Challenges for housing organisations
In addition to the main presentation, the seminar programme was wide and varied in its subject areas and a few key areas of learning were gleaned from the sessions which I attended. The uncertainty of the environment both now and post 2015 was seen as one of the issues around the financing of housing by Marsh and Gibb. They also expressed concern at the skillset within housing organisations to deal with the risk and diversity of current and emerging financial products. The availability of relevant skills is often referred to when the governance of housing organisations is discussed, but it is also highlighted as a problematic issue within my research as an area which is not being fully appreciated and rectified by housing organisations or the wider sector. The adoption of social impact measurement tools or methodologies in some housing organisations is often ad hoc and reactive with little attention being given to where such systems or processes are placed within the organisation. In many cases, this has resulted in personnel employed to undertake frontline people focussed work, being given the methodologically challenging task of undertaking impact measurement.
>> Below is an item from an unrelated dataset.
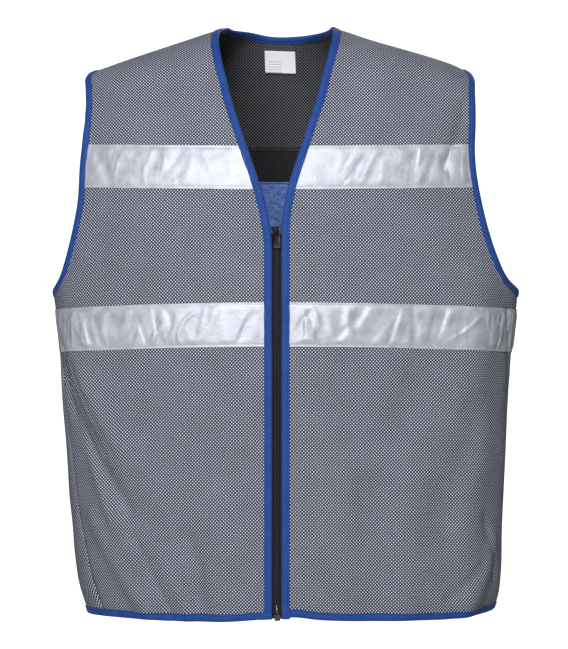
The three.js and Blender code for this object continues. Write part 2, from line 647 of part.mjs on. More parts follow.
// Zip: strips that follow the front edges, given as distances from the middle
function zipStrip(sign, from, to, low, high, top, foot) {
  const count = Math.round((top - foot) / ZIP_STEP);
  const side = sign < 0 ? "right" : "left";
  const rows = Array.from({ length: count + 1 }, (_, i) => {
    const z = lerp(foot, top, i / count);
    return [from, to].map((x) => ({ s: sign * roundAt(side, x, z), z }));
  });
  return slab(rows, low, high);
}
const zipFoot = hemHeight(0) - ZIP_BOX_OVERHANG;
const zipTop = -V_DROP - SLIDER_LENGTH * 0.35;
const zipBack = -bindingHalf - 2 * PIECE_GAP;
const teethLow = zipBack + PIECE_GAP;
const teethFoot = zipFoot + ZIP_BOX_HEIGHT + ZIP_PIN_HEIGHT + 2 * PIECE_GAP;
const zipTape = (sign) =>
  zipStrip(sign, PIECE_GAP, ZIP_TAPE_WIDTH, zipBack - ZIP_TAPE_WALL, zipBack, zipTop, hemHeight(0) + PIECE_GAP);
const zipTeeth = (sign) =>
  zipStrip(sign, PIECE_GAP / 2, TEETH_HALF_WIDTH, teethLow, teethLow + TEETH_HEIGHT, zipTop, teethFoot);

function boxed(width, depth, height, x, y, z) {
  return new THREE.BoxGeometry(width, depth, height).translate(x, y, z);
}

// Slider and pull, in a frame whose origin is on the zip's middle line, with +Y into the vest
const sliderHeight = -V_DROP - SLIDER_LENGTH / 2 + 1.5;
const sliderFrame = (() => {
  const { point, up } = frameOn({ s: 0, z: sliderHeight });
  return { position: point, tilt: Math.atan2(-up.y, up.z) };
})();
const plateBack = -(teethLow + TEETH_HEIGHT) - PIECE_GAP; // y of the front plate's back face
const plateFront = plateBack - SLIDER_PLATE;
const crownInside = PULL_BAR + 2 * PULL_CLEARANCE;
const hingeY = plateFront - PULL_CLEARANCE - PULL_BAR / 2;
const hingeZ = SLIDER_LENGTH / 2 - 4.2;

function slider() {
  const half = SLIDER_LENGTH / 2;
  const plan = new THREE.Shape([
    new THREE.Vector2(-SLIDER_FOOT_WIDTH / 2, -half),
    new THREE.Vector2(SLIDER_FOOT_WIDTH / 2, -half),
    new THREE.Vector2(SLIDER_FOOT_WIDTH / 2, half * 0.2),
    new THREE.Vector2(zipEdge - PIECE_GAP, half * 0.55),
    new THREE.Vector2(zipEdge - PIECE_GAP, half),
    new THREE.Vector2(zipEdge - PIECE_GAP - SLIDER_TOP_WIDTH, half),
    new THREE.Vector2(zipEdge - PIECE_GAP - SLIDER_TOP_WIDTH, half * 0.75),
    new THREE.Vector2(-SLIDER_FOOT_WIDTH / 2, half * 0.2),
  ]);
  const plate = (thickness, y) =>
    solidOf(
      new THREE.ExtrudeGeometry(plan, { depth: thickness, bevelEnabled: false })
        .rotateX(Math.PI / 2)
        .translate(0, y, 0),
    );
  const rearFront = -zipBack + ZIP_TAPE_WALL + PIECE_GAP;
  const postTop = half;
  const postFoot = zipTop - sliderHeight + PIECE_GAP;
  const postDepth = rearFront - plateBack + SLIDER_PLATE;
  const post = solidOf(
    boxed(CROWN_WIDTH, postDepth, postTop - postFoot, 0, (rearFront + plateBack) / 2, (postTop + postFoot) / 2),
  );
  const crownTop = plateFront - crownInside - CROWN_WALL;
  const crownDepth = plateFront - crownTop + SLIDER_PLATE / 2;
  const crown = solidOf(
    boxed(CROWN_WIDTH, crownDepth, CROWN_LENGTH, 0, crownTop + crownDepth / 2, hingeZ - CROWN_LENGTH / 2 + 2.6),
  );
  const eye = solidOf(
    boxed(CROWN_WIDTH * 2, crownInside, CROWN_LENGTH - 2 * CROWN_WALL, 0, plateFront - crownInside / 2,
      hingeZ - CROWN_LENGTH / 2 + 2.6),
  );
  return plate(SLIDER_PLATE, plateBack)
    .add(plate(SLIDER_PLATE, rearFront + SLIDER_PLATE))
    .add(post)
    .add(crown.subtract(eye));
}

function pull() {
  const gap = CROWN_WIDTH / 2 + PULL_CLEARANCE;
  const armOut = gap + PULL_ARM;
  const bar = solidOf(boxed(2 * armOut, PULL_BAR, PULL_BAR, 0, 0, 0));
  const arm = (sign) =>
    solidOf(boxed(PULL_ARM, PULL_BAR, PULL_EYE_LENGTH + PULL_BAR / 2, sign * (gap + PULL_ARM / 2), 0,
      -PULL_EYE_LENGTH / 2 + PULL_BAR / 4));
  const outline = new THREE.Shape();
  const [top, foot, half] = [-PULL_EYE_LENGTH + 0.5, -PULL_LENGTH, PULL_WIDTH / 2];
  outline.moveTo(-armOut, top);
  outline.lineTo(-half, top - 2.5);
  outline.lineTo(-half, foot + 1.5);
  outline.absarc(-half + 1.5, foot + 1.5, 1.5, Math.PI, 1.5 * Math.PI);
  outline.absarc(half - 1.5, foot + 1.5, 1.5, 1.5 * Math.PI, 2 * Math.PI);
  outline.lineTo(half, top - 2.5);
  outline.lineTo(armOut, top);
  const tab = solidOf(
    new THREE.ExtrudeGeometry(outline, { depth: PULL_WALL, bevelEnabled: false, curveSegments: 4 })
      .rotateX(Math.PI / 2)
      .translate(0, PULL_WALL / 2, 0),
  );
  return bar.add(arm(1)).add(arm(-1)).add(tab);
}

// Box and pin at the zip's foot, in a frame on the zip's middle line
const footFrame = frameOn({ s: 0, z: zipFoot + ZIP_BOX_HEIGHT / 2 });
const footBack = -zipBack - 2 * PIECE_GAP; // y of the box's and the pin's back faces
function zipBox() {
  const round = 1.5;
  const [half, low, high] = [ZIP_BOX_WIDTH / 2, -ZIP_BOX_HEIGHT / 2, ZIP_BOX_HEIGHT / 2];
  const outline = new THREE.Shape();
  outline.moveTo(-half, high);
  outline.lineTo(-half, low + round);
  outline.absarc(-half + round, low + round, round, Math.PI, 1.5 * Math.PI);
  outline.absarc(half - round, low + round, round, 1.5 * Math.PI, 2 * Math.PI);
  outline.lineTo(half, high);
  return new THREE.ExtrudeGeometry(outline, { depth: ZIP_BOX_DEPTH, bevelEnabled: false, curveSegments: 4 })
    .rotateX(Math.PI / 2)
    .translate(0, footBack, 0);
}
const zipPin = () => {
  const depth = TEETH_HEIGHT;
  const z = ZIP_BOX_HEIGHT / 2 + PIECE_GAP + ZIP_PIN_HEIGHT / 2;
  return boxed(ZIP_PIN_WIDTH, depth, ZIP_PIN_HEIGHT, 0, footBack - depth / 2, z);
};

// Label sewn under the back neck binding, on the inner face. from and to are distances below the neck line.
function labelPiece(from, to) {
  const face = -clothHalf - LABEL_CLEARANCE - LABEL_WALL;
  const columns = [-0.5, -0.25, 0, 0.25, 0.5].map((share) => share * LABEL_WIDTH + LABEL_OFF_CENTRE);
  const neck = -BACK_NECK_DROP;
  const rows = [to, (from + to) / 2, from].map((drop) =>
    columns.map((x) => {
      const z = neck - drop;
      const side = x < 0 ? "right" : "left";
      const angle = Math.asin(Math.abs(x) / valueAt(sections, side, z));
      return { s: 2 - Math.sign(x) * (angle / (Math.PI / 2)), z };
    }),
  );
  return slab(rows.map((row) => row.reverse()), face, 0).subtract(cutter);
}
const labelTop = BINDING_WIDTH + 2 * PIECE_GAP;
const labelFold = labelTop + LABEL_STRIP_LENGTH;

const finish = (color, roughness, metalness = 0) => new THREE.MeshStandardMaterial({ color, roughness, metalness });
const meshCloth = finish(0x6f737c, 0.9);
const blueBinding = finish(0x2f4f93, 0.75);
const silverTape = finish(0xc6c9d1, 0.35);
const blueLining = finish(0x4b6395, 0.95);
const blackTape = finish(0x1c1c20, 0.85);
const blackNylon = finish(0x2a2a2e, 0.5);
const blackMetal = finish(0x151517, 0.35, 0.6);
const greyPlastic = finish(0x4a4a4c, 0.5);
const whiteLabel = finish(0xe4e4ea, 0.7);
const blackLabel = finish(0x39393d, 0.8);

const vest = new THREE.Group();
const add = (name, shape, material, parent = vest) => {
  const mesh = new THREE.Mesh(shape.isBufferGeometry ? shape : geometryOf(shape), material);
  mesh.name = name;
  parent.add(mesh);
  return mesh;
};

for (const [name, columns] of Object.entries(panelColumns)) {
  add(`${name}_panel`, clothPanel(columns, 0), meshCloth);
  add(`${name}_upper_tape`, tapeOn(upperTapeHeights, columns), silverTape);
  add(`${name}_lower_tape`, tapeOn(lowerTapeHeights, columns), silverTape);
}
add("back_lining", laid(liningRows, LINING_WALL, false), blueLining);
add("neck_and_front_binding", binding(aboveHem, false), blueBinding);
add("left_armhole_binding", binding(armLines.left, true), blueBinding);
add("right_armhole_binding", binding(armLines.right, true), blueBinding);
add("hem_binding", binding(hemLine(), false), blueBinding);
for (const [name, sign] of [["left", 1], ["right", -1]]) {
  add(`${name}_zip_tape`, zipTape(sign), blackTape);
  add(`${name}_zip_teeth`, zipTeeth(sign), blackNylon);
}

const sliderGroup = new THREE.Group();
sliderGroup.position.copy(sliderFrame.position);
sliderGroup.rotation.x = sliderFrame.tilt;
vest.add(sliderGroup);
add("zip_slider", slider(), blackMetal, sliderGroup);
add("zip_pull", pull(), blackMetal, sliderGroup).position.set(0, hingeY, hingeZ);

const footGroup = new THREE.Group();
footGroup.position.copy(footFrame.point);
footGroup.rotation.x = Math.atan2(-footFrame.up.y, footFrame.up.z);
vest.add(footGroup);
add("zip_box", zipBox(), greyPlastic, footGroup);
add("zip_pin", zipPin(), greyPlastic, footGroup);

add("label_strip", labelPiece(labelTop, labelFold), blackLabel);
add("label", labelPiece(labelFold + PIECE_GAP, labelFold + LABEL_LENGTH), whiteLabel);

export default vest;
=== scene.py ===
import math

import bpy
import numpy as np
from mathutils import Matrix, Vector
from mathutils.kdtree import KDTree


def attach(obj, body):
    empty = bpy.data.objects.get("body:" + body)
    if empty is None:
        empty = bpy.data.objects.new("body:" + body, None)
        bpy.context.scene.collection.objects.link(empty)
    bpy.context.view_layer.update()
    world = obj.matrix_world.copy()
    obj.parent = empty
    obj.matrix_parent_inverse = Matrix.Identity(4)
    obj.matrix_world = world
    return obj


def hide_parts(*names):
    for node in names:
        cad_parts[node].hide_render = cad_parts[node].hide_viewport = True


# A cooling vest in its worn form. Lengths are millimetres here and become metres when a mesh is made.
# +Z is up, the front faces -Y, and right and left are the wearer's: right is -X.
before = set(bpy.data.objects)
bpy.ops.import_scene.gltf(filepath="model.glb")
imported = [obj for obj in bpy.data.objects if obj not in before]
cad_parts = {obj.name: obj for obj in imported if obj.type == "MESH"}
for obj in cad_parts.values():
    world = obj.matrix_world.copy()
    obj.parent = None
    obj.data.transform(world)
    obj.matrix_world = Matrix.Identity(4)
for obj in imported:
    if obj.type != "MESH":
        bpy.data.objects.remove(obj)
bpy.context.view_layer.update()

# the worn shape, with the same values as the CAD model's source
vest = {
    "bodyLength": 683, "chestHalfWidth": 271, "frontDepth": 119, "backDepth": 109,
    "neckHalfWidth": 60.5, "backNeckDrop": 3, "shoulderHalfWidth": 223.5, "shoulderDrop": 54,
    "underarmDrop": 305, "vDrop": 240, "hemRiseAtZip": 4, "hemRiseReach": 70,
    "hemRiseRight": 1.5, "hemRiseLeft": 6, "hemKink": 2.2, "hemKinkAt": 21, "hemKinkReach": 18,
    "rightSeamSwing": 26, "leftSeamSwing": -7, "zipOpening": 10.3, "backArmEase": 0.03,
    "backNeckRise": 2.8, "backNeckRiseAt": 0.31, "backNeckRiseReach": 0.13,
}
# share of the shoulder drop, right and left half width (0 neck, 1 shoulder), front and back depth share
yokeRows = [
    (-0.24, -0.23, -0.2, 0.27, 0.47), (0, -0.035, 0.009, 0.36, 0.57), (0.13, 0.11, 0.14, 0.43, 0.615),
    (0.3, 0.282, 0.308, 0.49, 0.655), (0.56, 0.545, 0.61, 0.56, 0.71), (0.82, 0.8, 0.885, 0.62, 0.755),
    (1, 0.96, 1.005, 0.66, 0.785),
]
# share of the way from shoulder tip to underarm, right and left half width, front and back depth, all shares
armZoneRows = [
    (0.084, 0.9, 0.925, 0.72, 0.835), (0.183, 0.952, 0.98, 0.79, 0.89), (0.382, 0.986, 1.015, 0.88, 0.963),
    (0.661, 0.984, 1.037, 0.958, 1), (1, 0.96, 1.035, 1, 0.99),
]
# the same from underarm to hem
skirtRows = [
    (0.188, 0.931, 1.006, 1, 0.965), (0.33, 0.922, 0.991, 0.995, 0.94), (0.468, 0.906, 0.982, 0.975, 0.915),
    (0.606, 0.892, 0.973, 0.955, 0.895), (0.743, 0.876, 0.964, 0.94, 0.885), (0.884, 0.852, 0.957, 0.92, 0.875),
    (0.96, 0.825, 0.94, 0.895, 0.855), (1, 0.805, 0.912, 0.875, 0.835),
]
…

Reference has been made to this within academic literature (Mullins et al, 2011) although it would merit further investigation.
This conference was held at the start of a time of great uncertainty with many references to what the situation may be post 2015. It appears to be the start of a journey which will disrupt the norms of many housing organisations and lead to many challenges. These challenges will almost inevitably impact on the community investment activities of housing organisations, which is of central interest to my research.
This conference provided me with an invaluable opportunity to reflect on the understanding within which I am analysing my research, including the changing context for community investment activities. It has also provided numerous insights into how some of that understanding can be refined and deepened.